REPUBLIKA.CO.ID, JERUSALEM-- Dinas Penjara Israel (IPS) mempertimbangkan pilihan untuk memaksa makan 234 tahanan Palestina yang mogok makan selama lebih dari sepekan, kata pejabat otoritas penjara Israel, Ahad.
"Kondisi para tahanan kini cukup baik, sekalipun beberapa dari mereka belum makan sejak dua pekan lalu," kata juru bicara otoritas penjara Sivan Weizman. Ia menambahkan bahwa otoritas penjara tengah mempertimbangkan pilihan untuk memaksa mereka makan.
"Kami akan menguji kemungkinan untuk memberi makan mereka secara paksa jika waktunya tiba, namun saat ini kami akan membiarkan mereka melakukan protes. Jika kami ingin mengambil tindakan itu, maka hukum berpihak kepada kami," katanya.
Aksi mogok makan yang dimulai pada akhir September lalu itu, awalnya hanya dilakukan oleh 60 narapidana untuk memprotes keputusan pembatasan hak tahanan guna menekan pergerakan kelompok HAMAS agar melepaskan tentara Israel yang ditawan, namun kemudian aksi tersebut diikuti oleh sejumlah tahanan lain Palestina.

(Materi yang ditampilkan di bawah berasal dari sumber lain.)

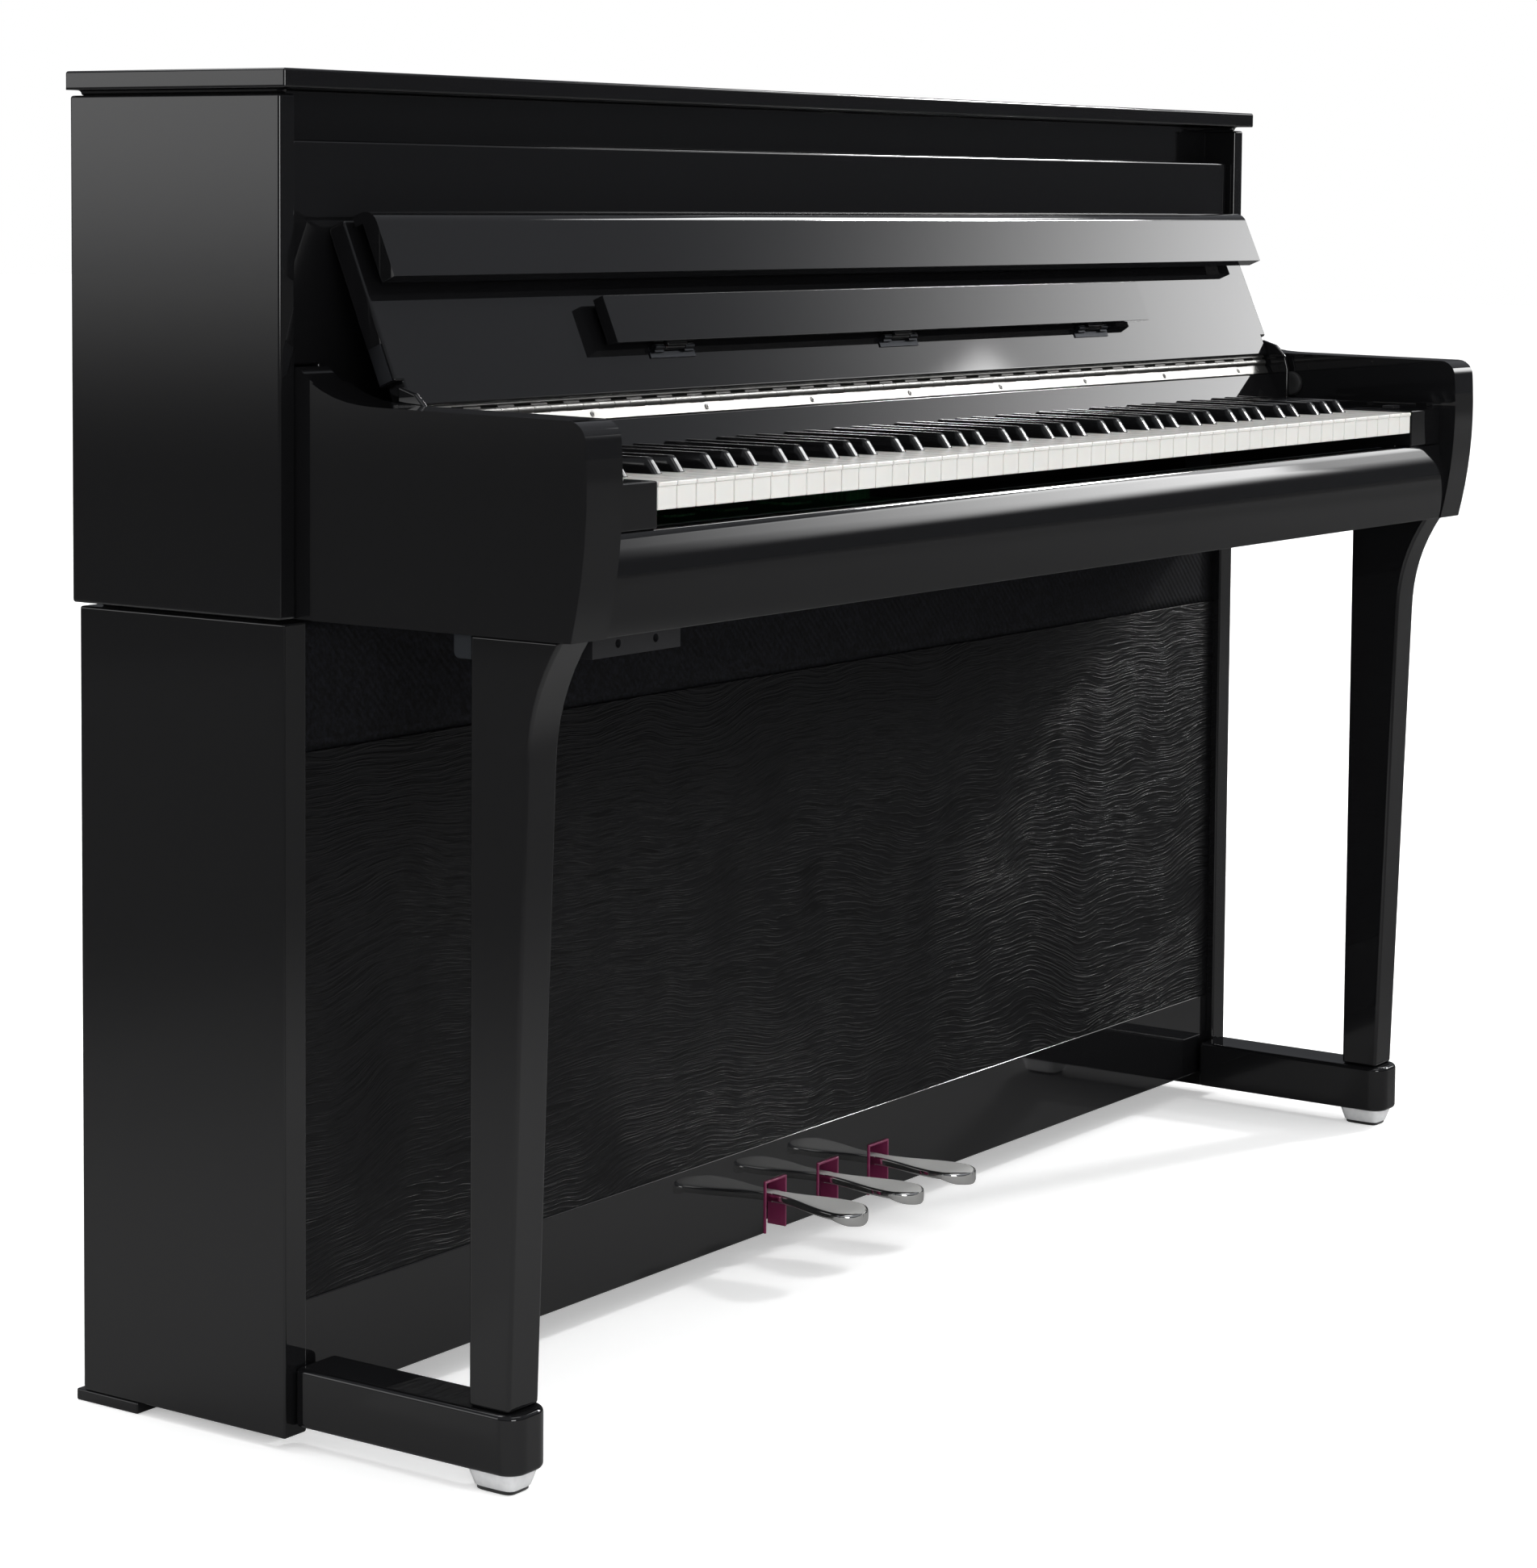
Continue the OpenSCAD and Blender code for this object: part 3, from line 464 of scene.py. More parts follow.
# ---------------------------------------------------------------- Legs, toe beams and brackets
# Slender lacquered legs that flare forward under the keybed, dowelled into toe beams with round
# front corners. Pressed brackets, powder coated a faintly pebbled dark grey, join them to the keybed.
for node in ("left_leg", "right_leg"):
    rounded_copy(node, 3.0 * MM, lacquer, 4, 30)
for node in ("left_toe_beam", "right_toe_beam"):
    rounded_copy(node, 4.0 * MM, lacquer, 4, 30)

bracket_steel, tree, shader = new_material("grey_coated_steel", Base_Color=srgb("#26292d"), Metallic=0.6,
                                           Roughness=0.5)
point = add(tree, "ShaderNodeTexCoord").outputs["Object"]
coat = add(tree, "ShaderNodeTexNoise", {"Scale": 1 / (0.9 * MM), "Detail": 2.0}, {"Vector": point})
bump = add(tree, "ShaderNodeBump", {"Strength": 0.25, "Distance": 0.1 * MM}, {"Height": coat.outputs[0]})
tree.links.new(bump.outputs[0], shader.inputs["Normal"])
rounded_copy("leg_brackets", 1.2 * MM, bracket_steel)


# ---------------------------------------------------------------- Glides
# A silver-grey moulded cap under each toe beam, with faint flow marks, tapers to a pad of fuzzy
# black felt that meets the floor.
glide_grey, tree, shader = new_material("silver_grey_moulding", Base_Color=srgb("#c9cacb"), Roughness=0.35)
point = add(tree, "ShaderNodeTexCoord").outputs["Object"]
flow = add(tree, "ShaderNodeTexNoise", {"Scale": 1 / (6 * MM), "Detail": 2.0}, {"Vector": point})
shade = add(tree, "ShaderNodeMix", {"A": srgb("#bdbec0"), "B": srgb("#d8d8d8")}, {"Factor": flow.outputs[0]},
            data_type="RGBA")
tree.links.new(shade.outputs["Result"], shader.inputs["Base Color"])
felt, tree, shader = new_material("black_felt", Base_Color=srgb("#141414"), Roughness=0.95, Sheen_Weight=0.3)
point = add(tree, "ShaderNodeTexCoord").outputs["Object"]
fuzz = add(tree, "ShaderNodeTexNoise", {"Scale": 1 / (0.8 * MM), "Detail": 4.0}, {"Vector": point})
bump = add(tree, "ShaderNodeBump", {"Strength": 0.6, "Distance": 0.3 * MM}, {"Height": fuzz.outputs[0]})
tree.links.new(bump.outputs[0], shader.inputs["Normal"])


def squircle_stack(centre, half_x, half_y, levels, count=48, power=5):
    """Rings of a superellipse: for each (height, inset) the half sizes shrink by the inset."""
    angle = np.linspace(0, 2 * np.pi, count, endpoint=False)
    c, s = np.cos(angle), np.sin(angle)
    r = (abs(c) ** power + abs(s) ** power) ** (-1 / power)
    rings = [np.stack([centre[0] + (half_x - i) * r * c, centre[1] + (half_y - i) * r * s,
                       np.full(count, z)], -1) for z, i in levels]
    return np.concatenate(rings), loop_faces(len(levels), count)


round_in = 0.6 * MM
for node, material, taper, reach, width in (("glide_caps", glide_grey, 3.5 * MM, 22 * MM, 17 * MM),
                                            ("glide_pads", felt, 0.4 * MM, 17 * MM, 13 * MM)):
    low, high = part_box(node)
    levels = [(low[2], taper + round_in), (low[2] + round_in, taper), (high[2] - 4 * round_in, 0.2 * MM),
              (high[2] - round_in, 0), (high[2], 0)]
    stacks = [squircle_stack((side * (high[0] - width), (low[1] + high[1]) / 2), width, reach, levels)
              for side in (-1, 1)]
    pad = mesh_object(node + "_moulded", *joined(stacks))
    pad.data.shade_smooth()
    outward(pad)
    pad.modifiers.new("corners", "EDGE_SPLIT").split_angle = np.radians(50)
    dress(pad, node, material)


# ---------------------------------------------------------------- Name board and cover rail
# The polished name board carries the slope of the hinge's leaf down to the keys. The rail behind it,
# which carries the hinge, has the same black lacquer, only rubbed down, so it stays dark.
rounded_copy("name_board", 0.8 * MM, polished_lacquer("name_board_polyester", 0.03))
satin, tree, shader = new_material("rubbed_black_lacquer", Base_Color=srgb("#070708"), Roughness=0.28)
point = add(tree, "ShaderNodeTexCoord").outputs["Object"]
rub = add(tree, "ShaderNodeTexNoise", {"Scale": 1 / (3 * MM), "Detail": 4.0}, {"Vector": point})
bump = add(tree, "ShaderNodeBump", {"Strength": 0.05, "Distance": 0.2 * MM}, {"Height": rub.outputs[0]})
tree.links.new(bump.outputs[0], shader.inputs["Normal"])
rounded_copy("cover_rail", 0.6 * MM, satin)


# ---------------------------------------------------------------- Key cover: board, flap and end plates
# Lacquered boards. The long board turns on a piano hinge; its front flap is folded flat against it,
# and small plates of dark brushed steel, each with two screws, close its notched ends.
rounded_copy("key_cover_board", 2.0 * MM, lacquer)
rounded_copy("key_cover_flap", 1.2 * MM, lacquer)
plate_steel, tree, shader = new_material("dark_plate_steel", Base_Color=srgb("#2c2d30"), Metallic=0.9,
                                         Roughness=0.35)
point = add(tree, "ShaderNodeTexCoord").outputs["Object"]
brushing = add(tree, "ShaderNodeMapping", {"Scale": (1 / (0.4 * MM), 1 / (12 * MM), 1 / (12 * MM))},
               {"Vector": point})
lines = add(tree, "ShaderNodeTexNoise", {"Scale": 1.0, "Detail": 2.0}, {"Vector": brushing.outputs[0]})
rough = add(tree, "ShaderNodeMapRange", {"To Min": 0.28, "To Max": 0.45}, {"Value": lines.outputs[0]})
tree.links.new(rough.outputs[0], shader.inputs["Roughness"])
rounded_copy("cover_end_plates", 0.4 * MM, plate_steel, 2)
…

"Para demonstran menyatakan bahwa mereka memprotes keputusan tentang pemisahan beberapa narapidana dari tahanan lain," tulis sebuah pernyataan yang disiarkan dinas penjara Israel, Ahad.
"Beberapa tahanan juga mengklaim bahwa IPS telah melanggar berbagai aspek terkait kondisi hidup mereka di penjara," tulis pernyataan itu.
Perdana Menteri Israel Benjamin Netanyahu memberlakukan keputusan tersebut pada Juni, seiring lambatnya proses negosiasi pembebasan Kopral Gilad Shalid, yang diculik oleh anggota milisi HAMAS di sebuah pos perbatasan di dekat jalur Gaza pada Juni 2006.
Netanyahu menjadikan HAMAS, yang tidak mengizinkan Palang Merah Internasional untuk menengok prajurit itu, sebagai alasan di balik pembatasan hak para tahanan itu.
Pembatasan itu meliputi larangan penggunaan telepon genggam, pemotongan tunjangan bagi tahanan yang sedang menempuh studi akademis, serta mencabut hak kunjungan keluarga.